Records with modeling code:

::::::::

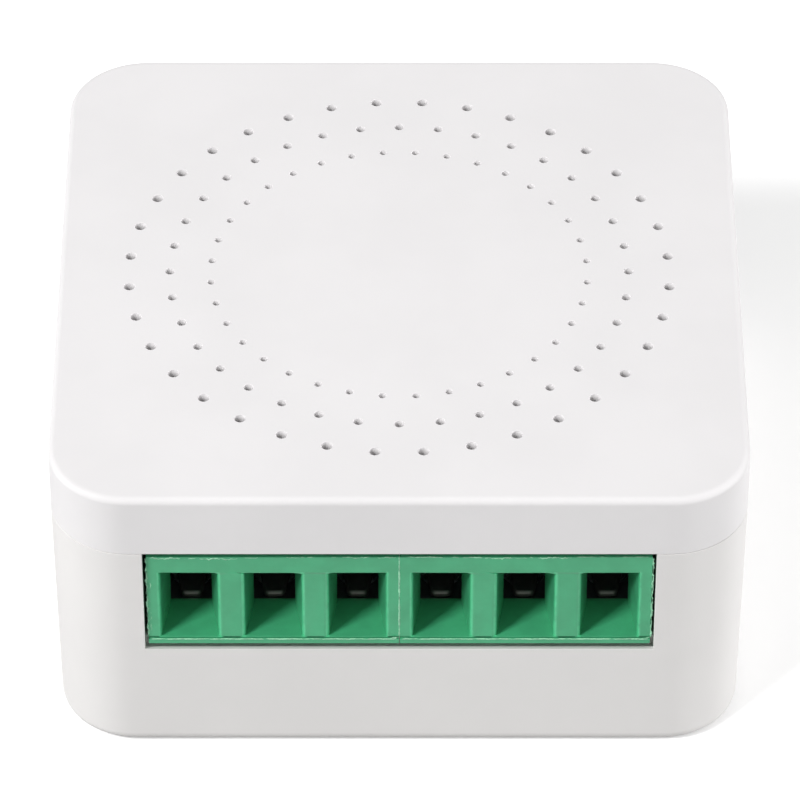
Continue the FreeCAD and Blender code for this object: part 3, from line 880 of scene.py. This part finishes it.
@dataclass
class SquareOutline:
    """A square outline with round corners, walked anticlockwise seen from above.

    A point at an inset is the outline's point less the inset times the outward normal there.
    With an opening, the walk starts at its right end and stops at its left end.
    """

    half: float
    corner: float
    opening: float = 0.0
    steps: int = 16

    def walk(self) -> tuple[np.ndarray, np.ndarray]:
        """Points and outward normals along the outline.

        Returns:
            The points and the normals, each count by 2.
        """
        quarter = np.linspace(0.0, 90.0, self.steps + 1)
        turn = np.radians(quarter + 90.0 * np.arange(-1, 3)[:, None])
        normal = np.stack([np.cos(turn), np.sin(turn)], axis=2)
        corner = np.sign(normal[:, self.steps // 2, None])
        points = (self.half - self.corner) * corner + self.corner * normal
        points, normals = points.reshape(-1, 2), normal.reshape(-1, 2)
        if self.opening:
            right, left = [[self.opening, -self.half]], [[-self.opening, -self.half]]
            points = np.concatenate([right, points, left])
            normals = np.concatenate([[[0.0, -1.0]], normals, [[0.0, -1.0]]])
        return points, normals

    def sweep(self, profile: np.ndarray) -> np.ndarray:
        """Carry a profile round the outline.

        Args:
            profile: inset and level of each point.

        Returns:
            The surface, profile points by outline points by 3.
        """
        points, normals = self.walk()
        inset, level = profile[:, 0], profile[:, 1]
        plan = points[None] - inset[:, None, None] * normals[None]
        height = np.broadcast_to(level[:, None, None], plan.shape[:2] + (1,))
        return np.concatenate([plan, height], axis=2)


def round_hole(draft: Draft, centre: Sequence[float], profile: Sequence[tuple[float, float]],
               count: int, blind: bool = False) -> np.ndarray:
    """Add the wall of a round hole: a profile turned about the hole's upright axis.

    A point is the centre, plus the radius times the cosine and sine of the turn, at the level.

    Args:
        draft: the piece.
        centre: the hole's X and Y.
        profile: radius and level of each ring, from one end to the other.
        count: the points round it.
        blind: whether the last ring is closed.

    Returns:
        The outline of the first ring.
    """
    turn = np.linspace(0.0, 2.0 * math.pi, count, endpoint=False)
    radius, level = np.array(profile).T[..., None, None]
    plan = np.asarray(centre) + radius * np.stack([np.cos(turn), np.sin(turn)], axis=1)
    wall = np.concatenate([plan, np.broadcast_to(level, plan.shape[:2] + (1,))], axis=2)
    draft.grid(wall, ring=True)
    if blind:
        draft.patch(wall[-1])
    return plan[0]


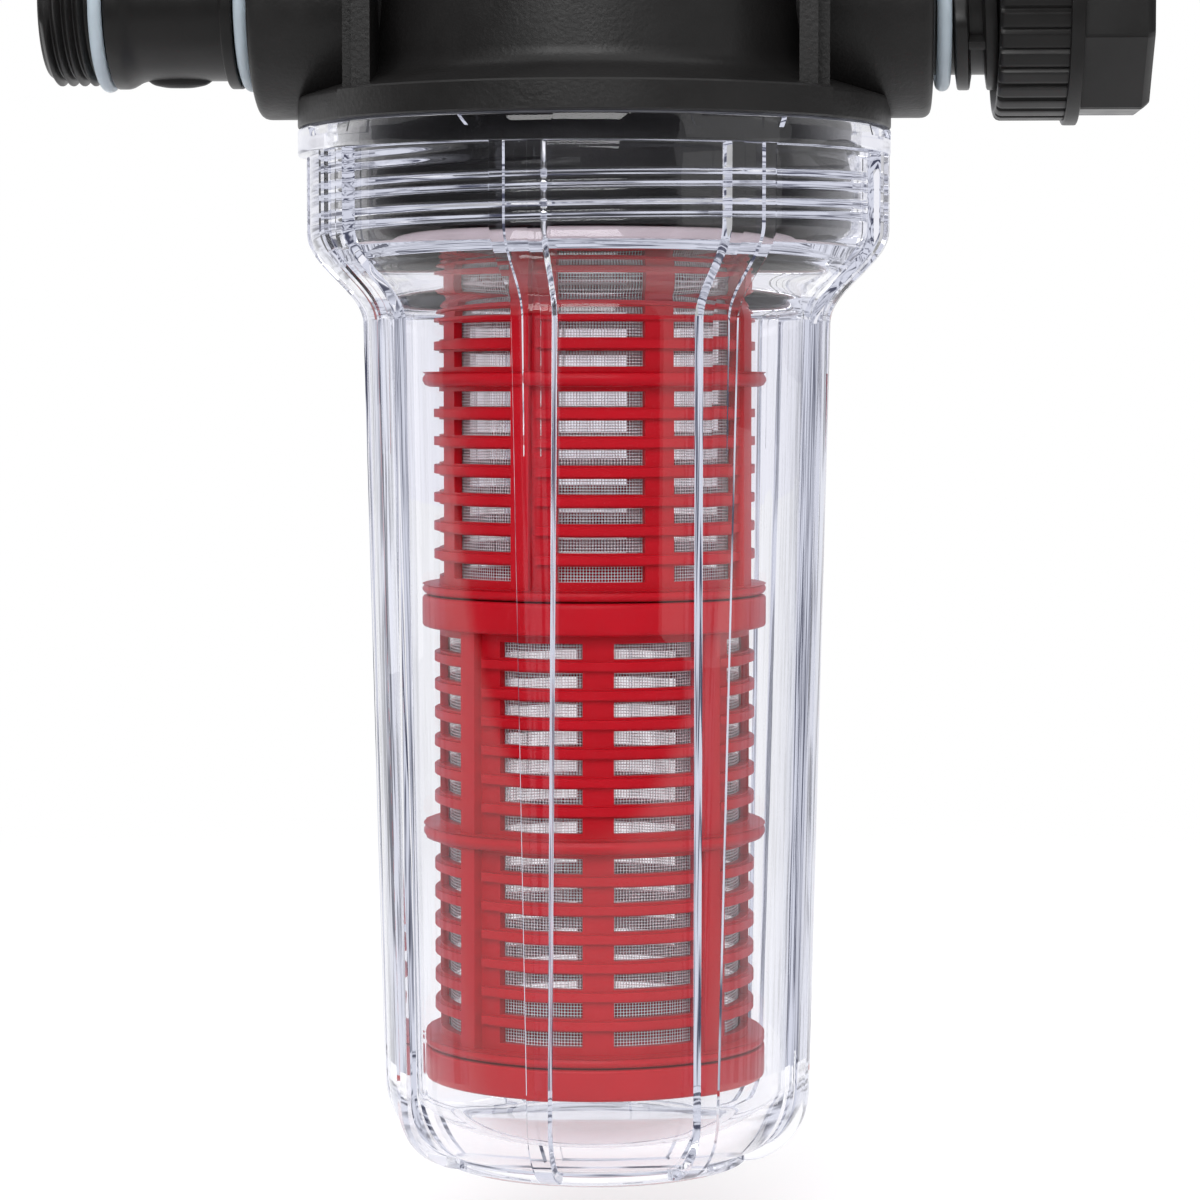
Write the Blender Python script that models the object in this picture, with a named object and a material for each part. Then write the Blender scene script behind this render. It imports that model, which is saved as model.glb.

::::::::

**INSTRUCTIONS TO FOLLOW:**
Your answer should be exactly the lines of the data above, from the first through the line containing "seen from above.".

**SOLUTION TO THIS TASK:**
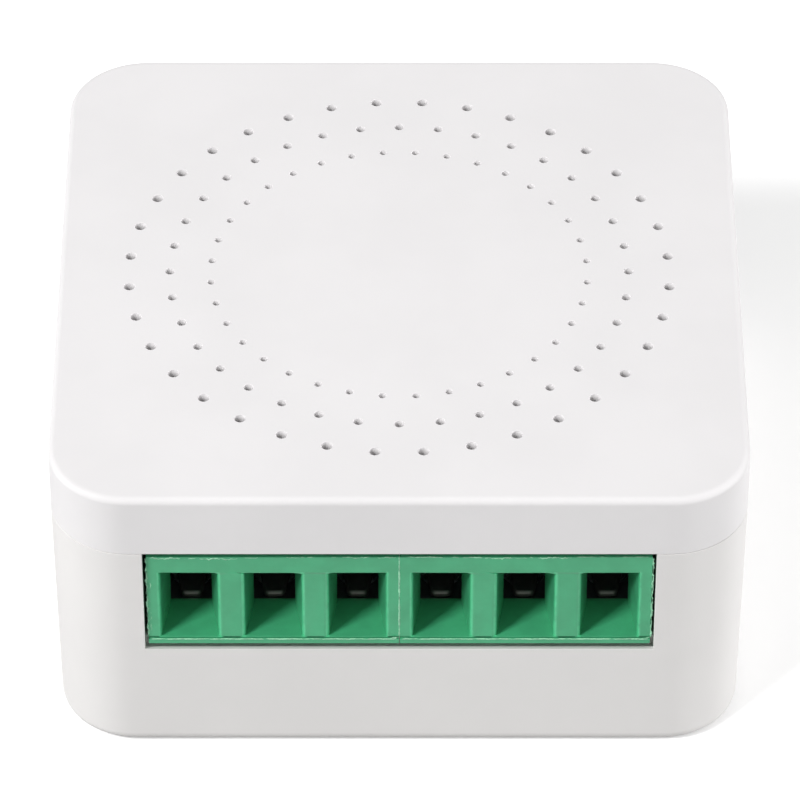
Continue the FreeCAD and Blender code for this object: part 3, from line 880 of scene.py. This part finishes it.
@dataclass
class SquareOutline:
    """A square outline with round corners, walked anticlockwise seen from above.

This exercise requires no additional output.